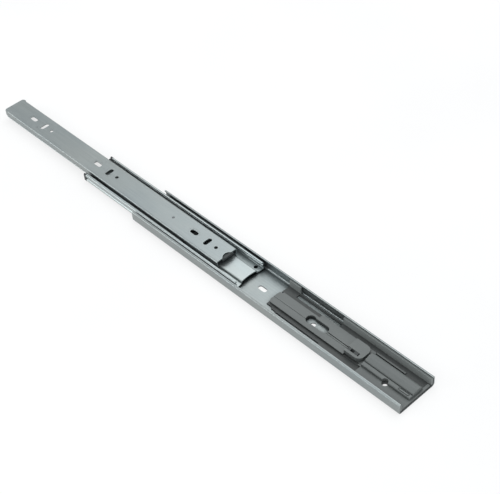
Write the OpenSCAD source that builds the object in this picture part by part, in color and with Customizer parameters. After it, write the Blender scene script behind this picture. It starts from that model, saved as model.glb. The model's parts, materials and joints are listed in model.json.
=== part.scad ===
// Full-extension ball-bearing drawer slide with a soft-close unit, lying on its cabinet face.
// X runs along the slide towards the front of the cabinet, Y across it, Z from the cabinet
// wall (0) to the drawer side (slide_t). The origin is the centre of the round fixing hole
// nearest the front of the cabinet rail, on the mounting face. All sizes in millimetres.

/* [Rails] */
// Length of the cabinet rail
cabinet_len = 350; // [346:1:356]
// Length of the intermediate rail
middle_len = 224.5; // [222:0.5:226]
// Length of the drawer rail
drawer_len = 345; // [343:1:346]
// Width of the cabinet rail over its raceways
slide_w = 45.5; // [45.3:0.1:45.7]
// Thickness of the closed slide
slide_t = 12.7; // [12.6:0.1:12.8]
// Sheet thickness of the rails
sheet = 1.2; // [1.1:0.05:1.25]

/* [Position at rest] */
// How far the intermediate rail stands out of the cabinet rail
middle_out = 79.5; // [10:0.5:125]
// How far the drawer rail stands out of the intermediate rail
drawer_out = 151.5; // [10:0.5:215]

/* [Ball races] */
// Diameter of the balls
ball_d = 4; // [3.9:0.05:4]
// Running clearance between a ball and its groove
race_gap = 0.05; // [0.03:0.01:0.08]
// Height of the ball centres above the mounting face
ball_z = 6.6; // [6.5:0.05:6.7]
// Distance of the outer ball rows from the centre line
outer_ball_y = 19.72; // [19.7:0.01:19.75]
// Distance of the inner ball rows from the centre line
inner_ball_y = 14.45; // [14.4:0.01:14.5]
// Length of the outer ball cages
outer_cage_len = 80; // [78:1:82]
// Length of the inner ball cages
inner_cage_len = 84; // [82:1:86]
// Number of balls in each cage
cage_balls = 7; // [5:1:7]

/* [Fixing holes] */
// Distance from the cabinet rail's front end to its first round hole, the origin
hole_setback = 41; // [40:0.5:42]
// Diameter of the round screw holes
screw_hole_d = 5.2; // [4.5:0.1:5.6]
// Length of the slotted screw holes, end to end
slot_len = 10; // [9:0.5:10]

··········

## Task requirements
Go through the listing above and restate it word for word.

## Written response
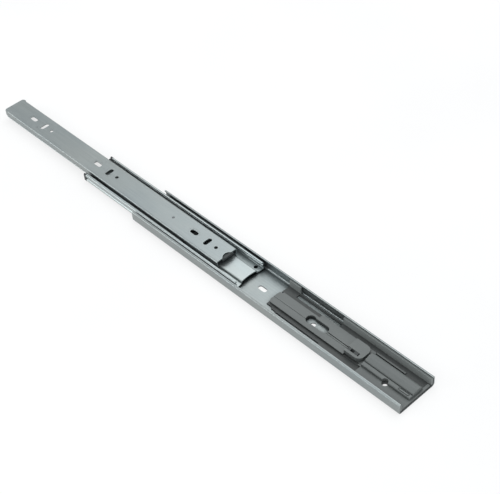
Write the OpenSCAD source that builds the object in this picture part by part, in color and with Customizer parameters. After it, write the Blender scene script behind this picture. It starts from that model, saved as model.glb. The model's parts, materials and joints are listed in model.json.
=== part.scad ===
// Full-extension ball-bearing drawer slide with a soft-close unit, lying on its cabinet face.
// X runs along the slide towards the front of the cabinet, Y across it, Z from the cabinet
// wall (0) to the drawer side (slide_t). The origin is the centre of the round fixing hole
// nearest the front of the cabinet rail, on the mounting face. All sizes in millimetres.

/* [Rails] */
// Length of the cabinet rail
cabinet_len = 350; // [346:1:356]
// Length of the intermediate rail
middle_len = 224.5; // [222:0.5:226]
// Length of the drawer rail
drawer_len = 345; // [343:1:346]
// Width of the cabinet rail over its raceways
slide_w = 45.5; // [45.3:0.1:45.7]
// Thickness of the closed slide
slide_t = 12.7; // [12.6:0.1:12.8]
// Sheet thickness of the rails
sheet = 1.2; // [1.1:0.05:1.25]

/* [Position at rest] */
// How far the intermediate rail stands out of the cabinet rail
middle_out = 79.5; // [10:0.5:125]
// How far the drawer rail stands out of the intermediate rail
drawer_out = 151.5; // [10:0.5:215]

/* [Ball races] */
// Diameter of the balls
ball_d = 4; // [3.9:0.05:4]
// Running clearance between a ball and its groove
race_gap = 0.05; // [0.03:0.01:0.08]
// Height of the ball centres above the mounting face
ball_z = 6.6; // [6.5:0.05:6.7]
// Distance of the outer ball rows from the centre line
outer_ball_y = 19.72; // [19.7:0.01:19.75]
// Distance of the inner ball rows from the centre line
inner_ball_y = 14.45; // [14.4:0.01:14.5]
// Length of the outer ball cages
outer_cage_len = 80; // [78:1:82]
// Length of the inner ball cages
inner_cage_len = 84; // [82:1:86]
// Number of balls in each cage
cage_balls = 7; // [5:1:7]

/* [Fixing holes] */
// Distance from the cabinet rail's front end to its first round hole, the origin
hole_setback = 41; // [40:0.5:42]
// Diameter of the round screw holes
screw_hole_d = 5.2; // [4.5:0.1:5.6]
// Length of the slotted screw holes, end to end
slot_len = 10; // [9:0.5:10]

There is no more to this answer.